Zilpha Keatley Snyder was the author I wanted to be when I grew up. She was one of my first author crushes. I loved her name; I loved how dignified it sounded, how I’d never heard the name Zilpha before, how it had three parts instead of only two, and how I could never shorten it because otherwise it didn’t have the right ring. I loved that she lived in the same county that I lived in, which meant writers were real people who lived in real places and I could be one of them someday.
And most of all, I loved her work. I devoured her work. I shared her work with my mom; I’m pretty sure my mom read The Velvet Room out loud to me at some point, and maybe also The Egypt Game, but I can’t remember. I loved the Below the Root series so much, it was one of the books I tried to copy in my own young writing, along with The Wizard of Oz and Anne of Green Gables. I spent about a million hours playing the impossible adventure computer game based on Below the Root. I never beat it, but I got pretty far. Well, at least I thought I did at the time.

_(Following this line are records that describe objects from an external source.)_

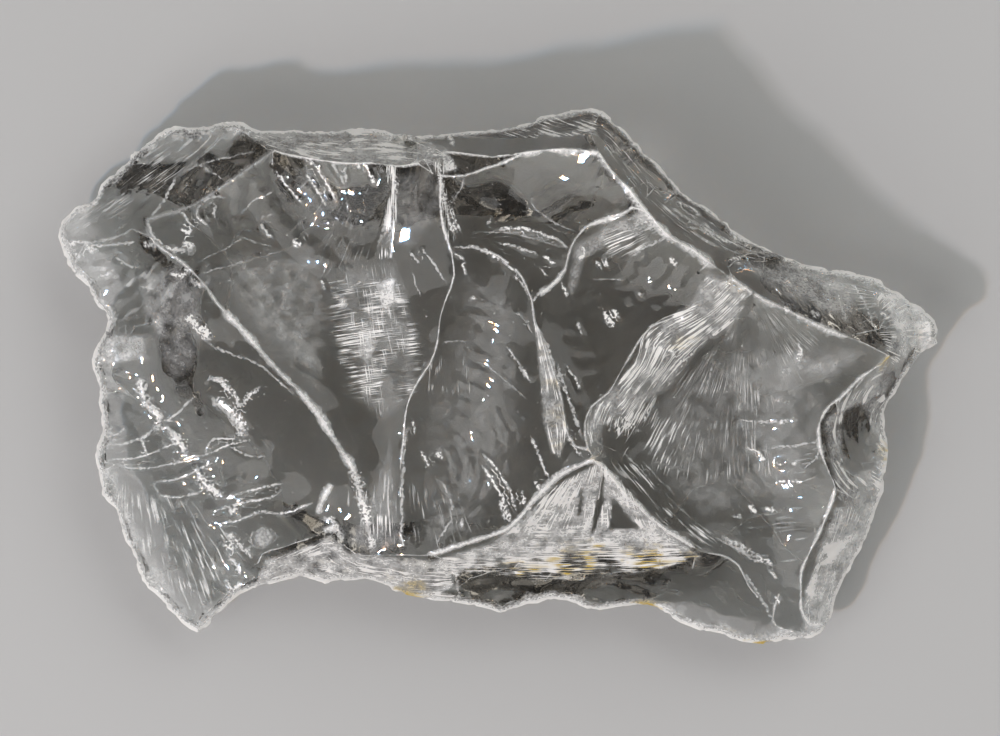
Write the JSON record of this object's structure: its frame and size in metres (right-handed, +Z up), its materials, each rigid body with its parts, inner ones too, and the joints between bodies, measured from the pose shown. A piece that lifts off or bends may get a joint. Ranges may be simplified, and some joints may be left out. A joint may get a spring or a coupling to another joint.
{
  "type": "andara crystal",
  "caption": "Hand-sized lump of clear natural glass, broken all round into hollow scars and sharp frosted ridges, lying on a flat facet.",
  "frame": {"origin": "centre of the lump's box, at the level of the flat facet that it lies on", "axes": "+X along the lump's length towards its blunt nose, +Y towards the thick frosted side, +Z up out of the flat facet"},
  "size_m": [0.132, 0.0804, 0.031],
  "materials": {
    "clear_glass": "clear, glossy on the broken faces, frosted and chipped white along ridges and rim, with faint ochre stains in the cracks"
  },
  "bodies": {
    "root": {"andara_crystal": "clear_glass"}
  },
  "joints": []
}
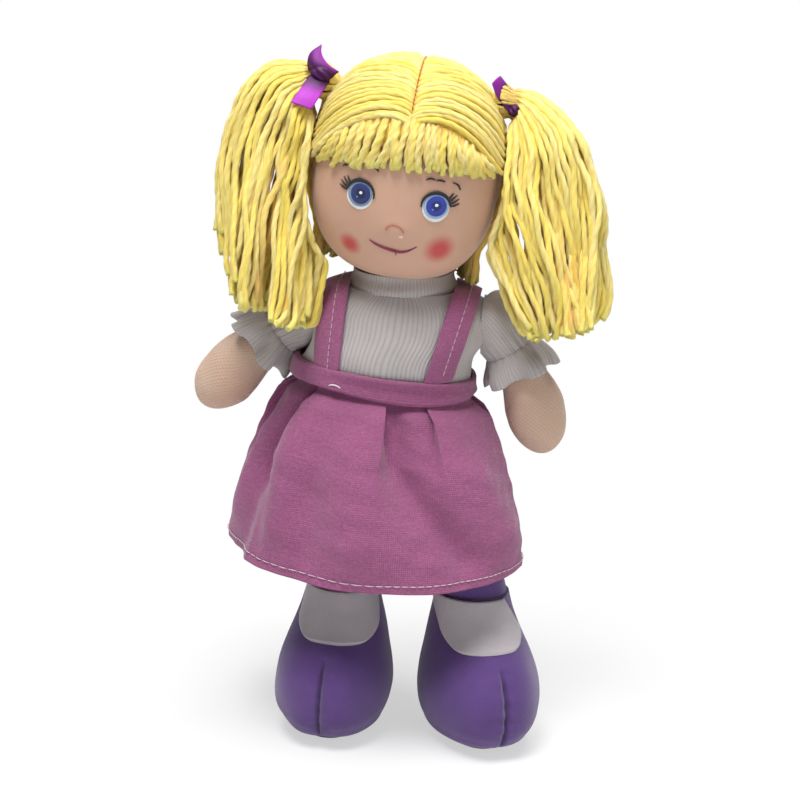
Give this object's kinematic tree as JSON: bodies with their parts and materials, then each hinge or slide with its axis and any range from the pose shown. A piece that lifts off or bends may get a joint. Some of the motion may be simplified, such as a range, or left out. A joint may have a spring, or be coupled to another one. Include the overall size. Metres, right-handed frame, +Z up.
{
  "type": "rag doll",
  "caption": "Soft cloth doll with tied yarn hair, embroidered face, rib-knit shirt, pleated strap skirt, mitten arms and soft purple shoes.",
  "frame": {"origin": "middle of the doll's plan, on the floor under the soles", "axes": "+Z up along the doll's height, the face looks along -Y, the doll's left hand is at +X"},
  "size_m": [0.2274, 0.1202, 0.3774],
  "materials": {
    "face_satin": "smooth, faintly glossy woven face cloth",
    "body_fabric": "matte woven body cloth",
    "arm_knit": "matte fine knit",
    "yarn": "matte twisted yarn, one solid standing for the strands",
    "ribbon_satin": "glossy satin ribbon",
    "shirt_knit": "matte rib knit",
    "linen": "matte linen-like plain weave",
    "purple_fabric": "soft short-napped fabric",
    "sole_fabric": "soft short-napped fabric",
    "eye_thread": "satin-stitch embroidery",
    "nose_thread": "embroidery thread",
    "mouth_thread": "embroidery thread",
    "stitch_thread": "sewing thread"
  },
  "bodies": {
    "torso": {"torso": "body_fabric", "shirt": "shirt_knit", "collar": "shirt_knit", "waistband": "linen", "skirt": "linen", "strap_left": "linen", "strap_right": "linen"},
    "neck": {"neck": "body_fabric"},
    "head": {"head": "face_satin", "hair_cap": "yarn", "parting_stitch": "stitch_thread", "fringe": "yarn", "ribbon_left": "ribbon_satin", "ribbon_right": "ribbon_satin", "eye_left": "eye_thread", "eye_right": "eye_thread", "nose": "nose_thread", "mouth": "mouth_thread"},
    "pigtail_left": {"pigtail_left": "yarn"},
    "pigtail_right": {"pigtail_right": "yarn"},
    "shoulder_left": {"sleeve_left": "shirt_knit", "sleeve_ruffle_left": "shirt_knit"},
    "shoulder_right": {"sleeve_right": "shirt_knit", "sleeve_ruffle_right": "shirt_knit"},
    "arm_left": {"arm_left": "arm_knit"},
    "arm_right": {"arm_right": "arm_knit"},
    "hips": {"hip_seam": "purple_fabric"},
    "leg_left": {"leg_left": "purple_fabric", "instep_left": "shirt_knit", "shoe_left": "purple_fabric", "sole_left": "sole_fabric"},
    "leg_right": {"leg_right": "purple_fabric", "instep_right": "shirt_knit", "shoe_right": "purple_fabric", "sole_right": "sole_fabric"}
  },
  "joints": [
    {"name": "neck_turn", "type": "hinge", "parent": "torso", "child": "neck", "pos_m": [0.00059, 0.00683, 0.251], "axis": [0, 0, 1], "range_deg": [-20, 20]},
    {"name": "head_nod", "type": "hinge", "parent": "neck", "child": "head", "pos_m": [0.00059, 0.00683, 0.268], "axis": [1, 0, 0], "range_deg": [-12, 12], "deforming": ["collar"]},
    {"name": "pigtail_swing_left", "type": "hinge", "parent": "head", "child": "pigtail_left", "pos_m": [0.0559, -0.00417, 0.36097], "axis": [0, -1, 0], "range_deg": [0, 50], "deforming": ["pigtail_left"]},
    {"name": "pigtail_swing_right", "type": "hinge", "parent": "head", "child": "pigtail_right", "pos_m": [-0.05263, -0.00417, 0.36734], "axis": [0, 1, 0], "range_deg": [0, 50], "deforming": ["pigtail_right"]},
    {"name": "shoulder_swing_left", "type": "hinge", "parent": "torso", "child": "shoulder_left", "pos_m": [0.04709, 0.00683, 0.24], "axis": [-1, 0, 0], "range_deg": [-35, 60]},
    {"name": "shoulder_swing_right", "type": "hinge", "parent": "torso", "child": "shoulder_right", "pos_m": [-0.04591, 0.00683, 0.236], "axis": [-1, 0, 0], "range_deg": [-35, 60]},
    {"name": "arm_lift_left", "type": "hinge", "parent": "shoulder_left", "child": "arm_left", "pos_m": [0.04709, 0.00683, 0.24], "axis": [0, -1, 0], "range_deg": [-4, 60], "deforming": ["sleeve_left", "sleeve_ruffle_left"]},
    {"name": "arm_lift_right", "type": "hinge", "parent": "shoulder_right", "child": "arm_right", "pos_m": [-0.04591, 0.00683, 0.236], "axis": [0, 1, 0], "range_deg": [-8, 45], "deforming": ["sleeve_right", "sleeve_ruffle_right"]},
    {"name": "sit_fold", "type": "hinge", "parent": "torso", "child": "hips", "pos_m": [0.00059, 0.00683, 0.173], "axis": [-1, 0, 0], "range_deg": [-15, 80], "deforming": ["skirt"]},
    {"name": "leg_swing_left", "type": "hinge", "parent": "hips", "child": "leg_left", "pos_m": [0.00059, 0.00683, 0.173], "axis": [-1, 0, 0], "range_deg": [-12, 12]},
    {"name": "leg_swing_right", "type": "hinge", "parent": "hips", "child": "leg_right", "pos_m": [0.00059, 0.00683, 0.173], "axis": [-1, 0, 0], "range_deg": [-12, 12]}
  ]
}
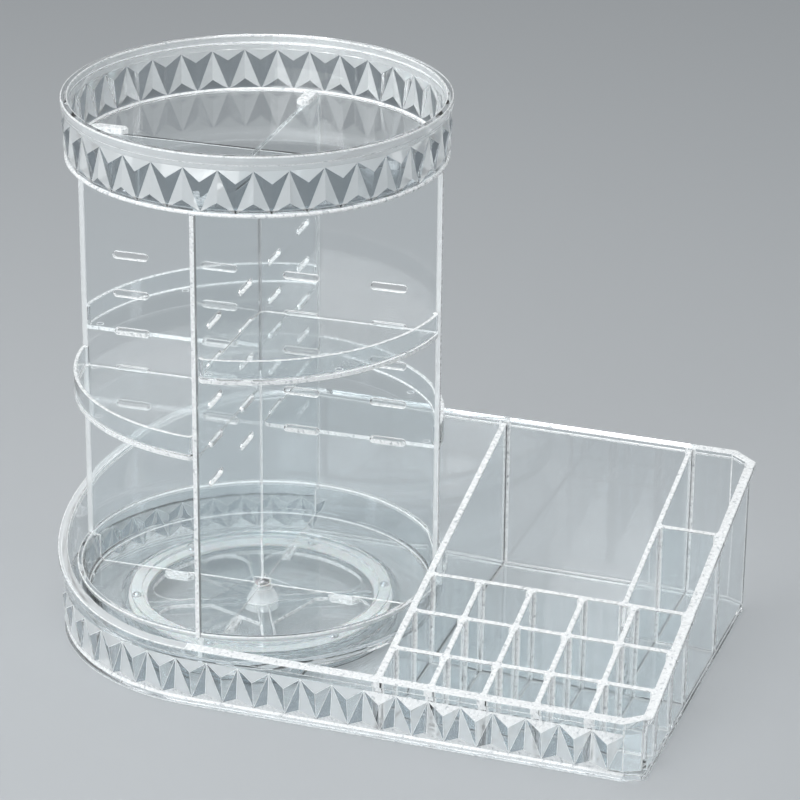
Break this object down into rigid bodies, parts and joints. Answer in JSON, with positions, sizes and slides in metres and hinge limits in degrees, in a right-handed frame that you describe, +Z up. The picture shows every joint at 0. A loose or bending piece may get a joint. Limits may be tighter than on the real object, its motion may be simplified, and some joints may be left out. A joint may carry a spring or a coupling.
{
  "type": "rotating makeup organizer",
  "caption": "Clear plastic makeup organizer: a tower of round trays, crossed slotted panels and quarter shelves turns on balls beside a sloping grid of open bins.",
  "frame": {"origin": "on the surface it stands on, under the middle of the base tray's bounding box; the turntable's axis is the line x = -0.0791, y = 0", "axes": "+X along the base tray from the round end to the bins, +Y from the low front rim to the high back rim, +Z up"},
  "size_m": [0.4072, 0.249, 0.3436],
  "materials": {
    "clear_plastic": "clear polystyrene, straight from a polished mould",
    "milky_plastic": "milky polypropylene, satin",
    "plated_steel": "zinc plated",
    "bearing_steel": "polished ball"
  },
  "bodies": {
    "base": {"base_tray": "clear_plastic", "turntable_plate": "clear_plastic", "pivot_screw": "plated_steel", "pivot_washer": "milky_plastic"},
    "cage": {"ball_cage": "milky_plastic", "ball_1": "bearing_steel", "ball_2": "bearing_steel", "ball_3": "bearing_steel", "ball_4": "bearing_steel", "ball_5": "bearing_steel", "ball_6": "bearing_steel"},
    "tower": {"bottom_tray": "clear_plastic", "panel_a": "clear_plastic", "panel_b": "clear_plastic", "shelf_1": "clear_plastic", "shelf_2": "clear_plastic", "shelf_3": "clear_plastic", "shelf_4": "clear_plastic", "top_tray": "clear_plastic"}
  },
  "joints": [
    {"name": "tower_spin", "type": "hinge", "parent": "base", "child": "tower", "pos_m": [-0.0791, 0, 0.021], "axis": [0, 0, 1], "continuous": true},
    {"name": "cage_spin", "type": "hinge", "parent": "base", "child": "cage", "pos_m": [-0.0791, 0, 0.0155], "axis": [0, 0, 1], "continuous": true}
  ],
  "couplings": [
    {"joint": "cage_spin", "follows": "tower_spin", "ratio": 0.5}
  ]
}
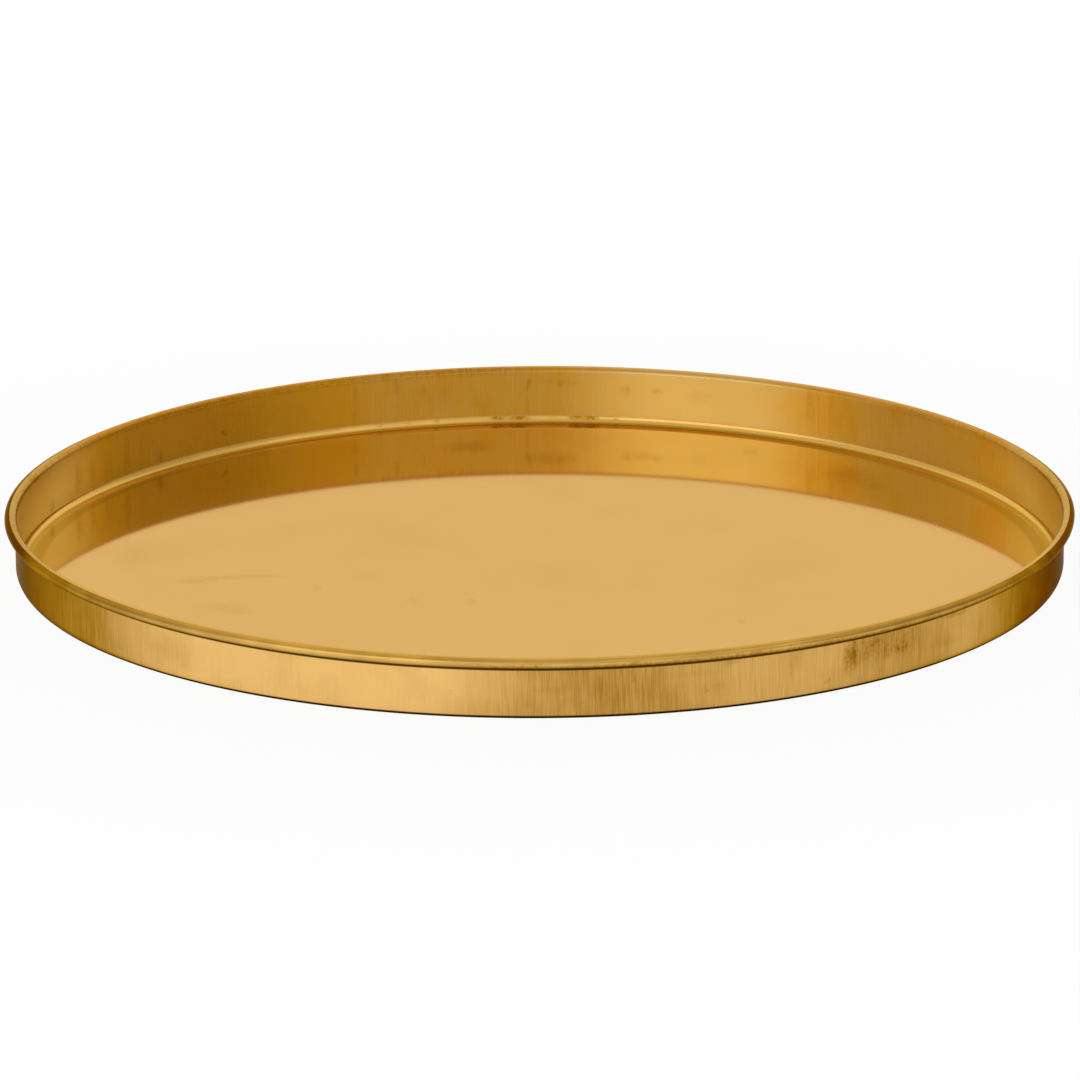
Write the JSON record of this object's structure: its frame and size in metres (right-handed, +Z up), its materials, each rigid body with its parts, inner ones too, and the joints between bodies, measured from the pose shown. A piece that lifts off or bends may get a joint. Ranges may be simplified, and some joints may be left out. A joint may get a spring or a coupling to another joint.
{
  "type": "candle plate",
  "caption": "Round low brass plate for standing candles on, with a flat floor, an upright wall and an outward rolled rim wired inside.",
  "frame": {"origin": "middle of the underside of the floor, on the table that the plate stands on", "axes": "+Z up along the plate's axis of symmetry; +Y away from the viewer of the picture, +X to the right; the wire's butted ends lie on +Y"},
  "size_m": [0.3, 0.3, 0.0175],
  "materials": {
    "brass_sheet": "drawn sheet, satin polished floor with fine upright draw lines on the wall, lightly tarnished",
    "steel_wire": "galvanised round wire, hidden inside the rolled rim"
  },
  "bodies": {
    "root": {"pan": "brass_sheet", "rim_wire": "steel_wire"}
  },
  "joints": []
}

And then, just when I might have been getting a little too old to be completely enamored with Zilpha Keatley Snyder’s work (I was probably around 12), I found Libby on Wednesday, which I read repeatedly. Because it was about a girl like me, a girl who was too smart for her own good and didn’t really understand the social maze of middle school and, most of all, wanted to be a writer. I loved that book so hard.
I never met Zilpha Keatley Snyder. But her books meant, and still mean, the world to me. They are a crucial element of my personal book collection. They influenced me both as a writer and as a human being.
I will miss you, Zilpha Keatley Snyder. And I still want to be you when I grow up.
As a tribute this is beautiful sincere and moving. I hate the way cancer rips these precious lives away
With this wonderful tribute her energy is still felt and I for one intend to find her books.
Thanks for this post. I too love her books and mourn her death. As a child, I especially loved The Changeling, The Velvet Room, and The Witches of Worm.
I haven’t read her books yet, but there is a really great game based on the Green Sky Trilogy. She did all the writing for the game. It’s called Below the Root and it ran on the Commodore 64. It’s playable today using an emulator. You would also need a joystick or gamepad.